====== Collected material
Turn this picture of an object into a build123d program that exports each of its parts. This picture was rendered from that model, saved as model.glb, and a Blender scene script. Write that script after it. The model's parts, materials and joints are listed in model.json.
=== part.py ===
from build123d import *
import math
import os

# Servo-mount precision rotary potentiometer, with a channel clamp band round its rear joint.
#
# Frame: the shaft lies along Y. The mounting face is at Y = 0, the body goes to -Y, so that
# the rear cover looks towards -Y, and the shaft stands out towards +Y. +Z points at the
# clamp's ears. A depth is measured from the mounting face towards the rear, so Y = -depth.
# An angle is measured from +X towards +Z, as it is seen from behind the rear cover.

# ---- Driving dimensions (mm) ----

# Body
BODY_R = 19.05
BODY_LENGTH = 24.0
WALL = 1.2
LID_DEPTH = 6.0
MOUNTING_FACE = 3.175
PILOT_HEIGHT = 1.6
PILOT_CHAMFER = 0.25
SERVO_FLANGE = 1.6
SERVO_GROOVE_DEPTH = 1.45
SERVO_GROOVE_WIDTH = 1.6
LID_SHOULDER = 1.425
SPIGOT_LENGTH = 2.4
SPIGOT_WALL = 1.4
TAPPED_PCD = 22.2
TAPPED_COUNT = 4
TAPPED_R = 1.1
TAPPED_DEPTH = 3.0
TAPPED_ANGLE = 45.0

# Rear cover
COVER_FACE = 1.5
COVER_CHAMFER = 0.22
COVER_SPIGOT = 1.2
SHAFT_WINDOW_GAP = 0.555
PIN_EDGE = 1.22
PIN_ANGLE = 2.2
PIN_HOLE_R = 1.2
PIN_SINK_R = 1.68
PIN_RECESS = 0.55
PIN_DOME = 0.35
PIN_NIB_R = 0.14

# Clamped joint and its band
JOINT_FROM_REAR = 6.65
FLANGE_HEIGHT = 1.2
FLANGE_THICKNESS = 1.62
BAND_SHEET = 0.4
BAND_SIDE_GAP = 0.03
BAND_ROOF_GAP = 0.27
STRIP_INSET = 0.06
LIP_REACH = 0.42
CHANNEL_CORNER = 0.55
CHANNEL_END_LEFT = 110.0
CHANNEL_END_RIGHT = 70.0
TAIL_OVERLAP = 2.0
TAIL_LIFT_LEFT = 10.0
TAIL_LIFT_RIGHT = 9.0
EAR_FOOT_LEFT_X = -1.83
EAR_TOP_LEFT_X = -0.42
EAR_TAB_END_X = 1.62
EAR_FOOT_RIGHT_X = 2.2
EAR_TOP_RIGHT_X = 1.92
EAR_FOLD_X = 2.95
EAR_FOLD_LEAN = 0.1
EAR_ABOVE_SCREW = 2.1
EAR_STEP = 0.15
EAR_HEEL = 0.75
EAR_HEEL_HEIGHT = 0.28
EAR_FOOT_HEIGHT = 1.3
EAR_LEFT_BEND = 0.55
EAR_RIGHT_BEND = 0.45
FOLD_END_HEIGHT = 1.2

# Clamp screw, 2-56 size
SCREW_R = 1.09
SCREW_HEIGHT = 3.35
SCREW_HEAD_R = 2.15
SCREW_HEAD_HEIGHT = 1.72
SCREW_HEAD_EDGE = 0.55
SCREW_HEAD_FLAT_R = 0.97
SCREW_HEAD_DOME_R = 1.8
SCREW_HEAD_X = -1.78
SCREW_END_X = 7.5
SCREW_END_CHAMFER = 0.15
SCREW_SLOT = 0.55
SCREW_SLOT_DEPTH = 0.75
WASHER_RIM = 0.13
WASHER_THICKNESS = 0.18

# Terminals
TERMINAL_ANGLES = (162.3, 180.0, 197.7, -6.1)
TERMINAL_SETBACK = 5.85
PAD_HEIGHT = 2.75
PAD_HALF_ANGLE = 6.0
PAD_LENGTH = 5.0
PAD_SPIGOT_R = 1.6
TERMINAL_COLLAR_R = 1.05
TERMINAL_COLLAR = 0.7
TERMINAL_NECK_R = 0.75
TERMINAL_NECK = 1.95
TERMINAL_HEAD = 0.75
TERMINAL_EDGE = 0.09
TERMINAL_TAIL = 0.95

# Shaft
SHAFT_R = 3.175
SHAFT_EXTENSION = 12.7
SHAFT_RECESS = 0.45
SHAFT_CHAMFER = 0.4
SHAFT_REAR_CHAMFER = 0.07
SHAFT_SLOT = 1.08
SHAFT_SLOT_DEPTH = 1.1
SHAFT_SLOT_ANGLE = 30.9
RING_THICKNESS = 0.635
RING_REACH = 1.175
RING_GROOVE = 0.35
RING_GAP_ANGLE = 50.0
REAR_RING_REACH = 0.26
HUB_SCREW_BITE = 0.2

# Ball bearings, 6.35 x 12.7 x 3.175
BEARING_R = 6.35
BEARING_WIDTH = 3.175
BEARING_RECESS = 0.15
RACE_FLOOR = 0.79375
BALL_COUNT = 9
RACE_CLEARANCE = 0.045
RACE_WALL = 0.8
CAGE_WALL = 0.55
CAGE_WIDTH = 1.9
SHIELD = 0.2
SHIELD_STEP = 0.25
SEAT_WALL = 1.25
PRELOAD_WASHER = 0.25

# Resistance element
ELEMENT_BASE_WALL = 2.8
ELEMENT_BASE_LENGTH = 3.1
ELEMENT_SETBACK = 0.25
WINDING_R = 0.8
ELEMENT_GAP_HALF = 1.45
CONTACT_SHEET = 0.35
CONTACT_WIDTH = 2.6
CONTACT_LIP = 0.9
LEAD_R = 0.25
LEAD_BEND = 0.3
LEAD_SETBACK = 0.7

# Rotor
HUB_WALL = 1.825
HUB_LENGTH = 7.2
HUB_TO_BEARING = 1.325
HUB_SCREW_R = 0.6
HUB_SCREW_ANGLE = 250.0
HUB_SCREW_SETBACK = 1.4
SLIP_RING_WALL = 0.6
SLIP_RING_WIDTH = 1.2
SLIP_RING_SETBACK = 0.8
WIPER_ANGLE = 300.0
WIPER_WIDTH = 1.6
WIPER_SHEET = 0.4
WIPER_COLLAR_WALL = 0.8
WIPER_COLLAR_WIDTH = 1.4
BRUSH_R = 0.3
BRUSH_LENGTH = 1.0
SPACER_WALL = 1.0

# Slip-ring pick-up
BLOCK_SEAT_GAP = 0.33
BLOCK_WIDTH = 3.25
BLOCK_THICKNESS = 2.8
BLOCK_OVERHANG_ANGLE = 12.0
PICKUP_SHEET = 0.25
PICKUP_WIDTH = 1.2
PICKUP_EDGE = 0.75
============
Exercise directions:
Quote the data in full, keeping each word unchanged.

Reply:
Turn this picture of an object into a build123d program that exports each of its parts. This picture was rendered from that model, saved as model.glb, and a Blender scene script. Write that script after it. The model's parts, materials and joints are listed in model.json.
=== part.py ===
from build123d import *
import math
import os

# Servo-mount precision rotary potentiometer, with a channel clamp band round its rear joint.
#
# Frame: the shaft lies along Y. The mounting face is at Y = 0, the body goes to -Y, so that
# the rear cover looks towards -Y, and the shaft stands out towards +Y. +Z points at the
# clamp's ears. A depth is measured from the mounting face towards the rear, so Y = -depth.
# An angle is measured from +X towards +Z, as it is seen from behind the rear cover.

# ---- Driving dimensions (mm) ----

# Body
BODY_R = 19.05
BODY_LENGTH = 24.0
WALL = 1.2
LID_DEPTH = 6.0
MOUNTING_FACE = 3.175
PILOT_HEIGHT = 1.6
PILOT_CHAMFER = 0.25
SERVO_FLANGE = 1.6
SERVO_GROOVE_DEPTH = 1.45
SERVO_GROOVE_WIDTH = 1.6
LID_SHOULDER = 1.425
SPIGOT_LENGTH = 2.4
SPIGOT_WALL = 1.4
TAPPED_PCD = 22.2
TAPPED_COUNT = 4
TAPPED_R = 1.1
TAPPED_DEPTH = 3.0
TAPPED_ANGLE = 45.0

# Rear cover
COVER_FACE = 1.5
COVER_CHAMFER = 0.22
COVER_SPIGOT = 1.2
SHAFT_WINDOW_GAP = 0.555
PIN_EDGE = 1.22
PIN_ANGLE = 2.2
PIN_HOLE_R = 1.2
PIN_SINK_R = 1.68
PIN_RECESS = 0.55
PIN_DOME = 0.35
PIN_NIB_R = 0.14

# Clamped joint and its band
JOINT_FROM_REAR = 6.65
FLANGE_HEIGHT = 1.2
FLANGE_THICKNESS = 1.62
BAND_SHEET = 0.4
BAND_SIDE_GAP = 0.03
BAND_ROOF_GAP = 0.27
STRIP_INSET = 0.06
LIP_REACH = 0.42
CHANNEL_CORNER = 0.55
CHANNEL_END_LEFT = 110.0
CHANNEL_END_RIGHT = 70.0
TAIL_OVERLAP = 2.0
TAIL_LIFT_LEFT = 10.0
TAIL_LIFT_RIGHT = 9.0
EAR_FOOT_LEFT_X = -1.83
EAR_TOP_LEFT_X = -0.42
EAR_TAB_END_X = 1.62
EAR_FOOT_RIGHT_X = 2.2
EAR_TOP_RIGHT_X = 1.92
EAR_FOLD_X = 2.95
EAR_FOLD_LEAN = 0.1
EAR_ABOVE_SCREW = 2.1
EAR_STEP = 0.15
EAR_HEEL = 0.75
EAR_HEEL_HEIGHT = 0.28
EAR_FOOT_HEIGHT = 1.3
EAR_LEFT_BEND = 0.55
EAR_RIGHT_BEND = 0.45
FOLD_END_HEIGHT = 1.2

# Clamp screw, 2-56 size
SCREW_R = 1.09
SCREW_HEIGHT = 3.35
SCREW_HEAD_R = 2.15
SCREW_HEAD_HEIGHT = 1.72
SCREW_HEAD_EDGE = 0.55
SCREW_HEAD_FLAT_R = 0.97
SCREW_HEAD_DOME_R = 1.8
SCREW_HEAD_X = -1.78
SCREW_END_X = 7.5
SCREW_END_CHAMFER = 0.15
SCREW_SLOT = 0.55
SCREW_SLOT_DEPTH = 0.75
WASHER_RIM = 0.13
WASHER_THICKNESS = 0.18

# Terminals
TERMINAL_ANGLES = (162.3, 180.0, 197.7, -6.1)
TERMINAL_SETBACK = 5.85
PAD_HEIGHT = 2.75
PAD_HALF_ANGLE = 6.0
PAD_LENGTH = 5.0
PAD_SPIGOT_R = 1.6
TERMINAL_COLLAR_R = 1.05
TERMINAL_COLLAR = 0.7
TERMINAL_NECK_R = 0.75
TERMINAL_NECK = 1.95
TERMINAL_HEAD = 0.75
TERMINAL_EDGE = 0.09
TERMINAL_TAIL = 0.95

# Shaft
SHAFT_R = 3.175
SHAFT_EXTENSION = 12.7
SHAFT_RECESS = 0.45
SHAFT_CHAMFER = 0.4
SHAFT_REAR_CHAMFER = 0.07
SHAFT_SLOT = 1.08
SHAFT_SLOT_DEPTH = 1.1
SHAFT_SLOT_ANGLE = 30.9
RING_THICKNESS = 0.635
RING_REACH = 1.175
RING_GROOVE = 0.35
RING_GAP_ANGLE = 50.0
REAR_RING_REACH = 0.26
HUB_SCREW_BITE = 0.2

# Ball bearings, 6.35 x 12.7 x 3.175
BEARING_R = 6.35
BEARING_WIDTH = 3.175
BEARING_RECESS = 0.15
RACE_FLOOR = 0.79375
BALL_COUNT = 9
RACE_CLEARANCE = 0.045
RACE_WALL = 0.8
CAGE_WALL = 0.55
CAGE_WIDTH = 1.9
SHIELD = 0.2
SHIELD_STEP = 0.25
SEAT_WALL = 1.25
PRELOAD_WASHER = 0.25

# Resistance element
ELEMENT_BASE_WALL = 2.8
ELEMENT_BASE_LENGTH = 3.1
ELEMENT_SETBACK = 0.25
WINDING_R = 0.8
ELEMENT_GAP_HALF = 1.45
CONTACT_SHEET = 0.35
CONTACT_WIDTH = 2.6
CONTACT_LIP = 0.9
LEAD_R = 0.25
LEAD_BEND = 0.3
LEAD_SETBACK = 0.7

# Rotor
HUB_WALL = 1.825
HUB_LENGTH = 7.2
HUB_TO_BEARING = 1.325
HUB_SCREW_R = 0.6
HUB_SCREW_ANGLE = 250.0
HUB_SCREW_SETBACK = 1.4
SLIP_RING_WALL = 0.6
SLIP_RING_WIDTH = 1.2
SLIP_RING_SETBACK = 0.8
WIPER_ANGLE = 300.0
WIPER_WIDTH = 1.6
WIPER_SHEET = 0.4
WIPER_COLLAR_WALL = 0.8
WIPER_COLLAR_WIDTH = 1.4
BRUSH_R = 0.3
BRUSH_LENGTH = 1.0
SPACER_WALL = 1.0

# Slip-ring pick-up
BLOCK_SEAT_GAP = 0.33
BLOCK_WIDTH = 3.25
BLOCK_THICKNESS = 2.8
BLOCK_OVERHANG_ANGLE = 12.0
PICKUP_SHEET = 0.25
PICKUP_WIDTH = 1.2
PICKUP_EDGE = 0.75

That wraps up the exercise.